Holy Cross (in green) joined the women's league in 2018-2019.

| School | Hockey Arena | Capacity | Opened |
|---|---|---|---|
| Boston College | Silvio O. Conte Forum | 7,884 | 1988 |
| Boston University | Agganis Arena (men) Walter Brown Arena (women) | 6,224 3,806 | 2005 1971 |
| Connecticut | Toscano Family Ice Forum | 2,600 | 2023 |
| Holy Cross | Hart Center at the Luth Athletic Complex | 1,600 | 1975 |
| Maine | Harold Alfond Sports Arena | 5,641 | 1977 |
| Massachusetts | William D. Mullins Memorial Center | 8,329 | 1993 |
| Massachusetts Lowell | Tsongas Center at UMass Lowell | 6,496 | 1998 |
| Merrimack | Lawler Arena at Merrimack Athletics Complex | 2,549 | 1972 |
| New Hampshire | Whittemore Center Arena | 6,501 | 1995 |
| Northeastern | Various | —N/a | —N/a |
| Providence | Schneider Arena | 3,030 | 1973 |
| Vermont | Albert L. Gutterson Fieldhouse | 4,003 | 1963 |

==Awards==
===Men's===
At the conclusion of each regular season schedule, the coaches of each Hockey East team vote which players they choose to be on the three All-Conference Teams: first team, second team and rookie team (except for 1985–86 when no rookie team was selected).
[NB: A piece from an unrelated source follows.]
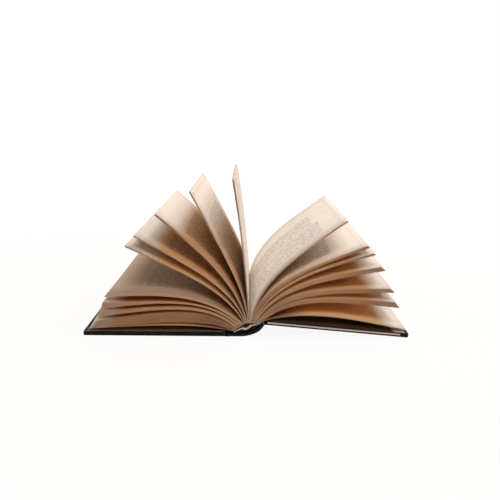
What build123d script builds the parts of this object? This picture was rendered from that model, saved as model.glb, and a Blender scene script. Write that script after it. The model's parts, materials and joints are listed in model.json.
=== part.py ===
from build123d import *
from collections import namedtuple
from math import asin, cos, degrees, radians, sin
import os

# A case-bound book standing open on its two covers, with its leaves fanned out.
# X runs across the open book, from the front cover (-X) to the back cover (+X).
# Y runs along the spine, from the tail (-Y) to the head (+Y), and Z is up.
# The origin is in the middle of the flat of the spine, where it rests on the table.

# Leaves, mm
leaf_width = 135.0
leaf_height = 205.0
back_glue_depth = 3.0

# The back of the leaves, seen from the tail, mm and degrees. From the front joint it rises
# straight, rounds over the crown, dips a little and turns up at the shoulder by the back joint.
back_inset = 4.4
back_clearance = 0.4
back_rise = 12.3
back_rise_angle = 32.7
crown_radius = 9.8
crown_angle = 40.7
dip_radius = 37.8
dip_angle = 12.4
shoulder_radius = 4.6
shoulder_angle = 76.5

# Case, mm
square = 3.0
cover_width = 135.0
board_thickness = 2.4
cloth_thickness = 0.45
pastedown_thickness = 0.2
turn_in = 15.0
joint_width = 2.6
pastedown_margin = 3.5
board_corner_radius = 2.0

# Spine, mm
spine_flat = 11.4
spine_front_radius = 34.0
spine_front_angle = 25.0
spine_back_radius = 17.5
spine_back_angle = 38.4
inlay_thickness = 0.8
spine_turn_in = 12.0

# Spine lining, mm. It is glued along the back cover's side of the back, and has come away from
# the rest in a wave: each bend is this far along the back, and this far under it.
lining_thickness = 1.1
lining_seat_gap = 0.1
lining_short_of_ends = 2.0
lining_bend_radius = 1.6
lining_wave = [(0.3, 0.95), (9.4, 2.4), (11.3, 5.3), (19.5, 2.7), (28.5, lining_seat_gap)]

# Wear along the tail edge of the back cover, mm
worn_cloth_height = 1.2
worn_corner = 8.0

# Running clearance between a cover and the spine at a joint, mm
joint_gap = 0.2

cover_height = leaf_height + 2 * square
case_thickness = board_thickness + 2 * cloth_thickness

# How far each pack of leaves has opened. A pack starts on the back between two places, measured
# along it in mm from the front joint. Each of its two faces leaves the back at one angle and
# settles to another towards the fore edge: 0 lies flat over the back cover, 90 stands upright and
# 180 lies flat over the front cover. A larger bend turns sooner after the back. The back flyleaf
# folds down over the shoulder, so its front face starts further along than its back face.
Opening = namedtuple("Opening", "leaves settles bend")
Pack = namedtuple("Pack", "back_from back_to front_face back_face")
packs = {
    "front flyleaf": Pack(0.2, 1.2, Opening(168, 183.6, 2.8), Opening(167, 183.4, 2.8)),
    "arched pack": Pack(1.2, 3.8, Opening(158, 186, 3.4), Opening(137, 189, 3.2)),
    "second pack": Pack(3.8, 6.6, Opening(134, 188, 3.2), Opening(133, 186, 3.2)),
    "third pack": Pack(6.6, 9.4, Opening(131, 187, 2.8), Opening(133, 182.6, 3.0)),
    "front page": Pack(9.4, 12.8, Opening(132, 183, 2.4), Opening(135, 184, 2.0)),
    "first loose leaf": Pack(12.8, 13.8, Opening(117, 156, 3.2), Opening(116, 156, 3.2)),
    "second loose leaf": Pack(13.8, 14.9, Opening(108.5, 152, 3.2), Opening(107.5, 152, 3.2)),
    "third loose leaf": Pack(14.9, 16.2, Opening(103.5, 141, 2.4), Opening(102, 141, 2.4)),
    "fourth loose leaf": Pack(16.0, 17.2, Opening(93.5, 119, 4.0), Opening(92.5, 119, 4.0)),
    "upright leaf": Pack(17.2, 18.4, Opening(94, 100, 1.0), Opening(93.5, 100, 1.0)),
    "fifth loose leaf": Pack(17.8, 19.2, Opening(81.5, 35, 2.6), Opening(80.5, 35, 2.6)),
    "fourth back pack": Pack(19.0, 20.6, Opening(80, 21.4, 3.2), Opening(72, 20.6, 2.8)),
    "third back pack": Pack(20.2, 22.0, Opening(71, 16.4, 2.6), Opening(67, 15.6, 2.4)),
    "second back pack": Pack(21.6, 24.0, Opening(67, 10.6, 2.8), Opening(64, 10, 3.0)),
    "first back pack": Pack(24.0, 26.2, Opening(62, 0.6, 3.0), Opening(55, 1, 3.2)),
    "back page": Pack(26.2, 28.4, Opening(56, -4.4, 3.2), Opening(45, -5.6, 3.0)),
    "back flyleaf": Pack(32.7, 31.9, Opening(16, -12, 2.2), Opening(15, -12, 2.2)),
}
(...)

They also vote to award up to 6 individual trophies to an eligible player at the same time. Hockey East also awards a Conference Tournament Most Valuable Player and names a tournament all-star team, which are voted on at the conclusion of the conference tournament. Four of these awards have been bestowed every year that Hockey East has been in operation. In addition, the Scoring Champion and Goaltending Champions are named based solely on statistics the players made during the season.

===All-Conference Teams===

| Award | Inaugural Year |
|---|---|
| First Team | 1984–85 |
| Second Team | 1984–85 |
| Third Team | 2016–17 |
| Rookie Team | 1984–85 |
| All-Tournament Team | 1985 |

===Individual awards===

| Award | Inaugural Year |
|---|---|
| Player of the Year | 1984–85 |
| Rookie of the Year | 1984–85 |
| Bob Kullen Coach of the Year Award | 1984–85 |
| Len Ceglarski Sportsmanship Award | 1991–92 |
| Best Defensive Forward | 1996–97 |
| Best Defensive Defenseman | 1998–99 |
| Three-Stars Award | 2000–01 |
| Goaltending Champion | 1984–85 |
| Scoring Champion | 1984–85 |
| William Flynn Tournament Most Valuable Player | 1985 |

===Team Awards===

| Award | Inaugural Year |
|---|---|
| Lamoriello Trophy | 1988 |
| Charlie Holt Team Sportsmanship Award | 1991-92 |

===Women's===
The award for the top HEA player each year is the Cammi Granato Award, awarded since 2009. The NCAA Division I Women's Ice Hockey Player of the year, the Patty Kazmaier Award, has been won by HEA players Brooke Whitney (Northeastern) in 2002, Alex Carpenter (Boston College) in 2015, Kendall Coyne (Northeastern) in 2016, Daryl Watts (Boston College) in 2018, and Aerin Frankel (Northeastern) in 2021.

==Television rights==
Since the 2019–2020 season, Hockey East games have aired regionally on NESN and are available in the rest of the United States and in Canada on Paramount+ and SportsLive.

Games previously aired nationally on NBCSN through the 2016 Hockey East Championship game, and on American Sports Network before the service's closure.

On April 6, 2022, Hockey East reached a six-year media rights agreement with ESPN and ESPN+ that will bring games to ESPN's television and streaming platforms;

- 300 games per season with all contests available on ESPN+.
- 3 games per season that will air on ESPNU.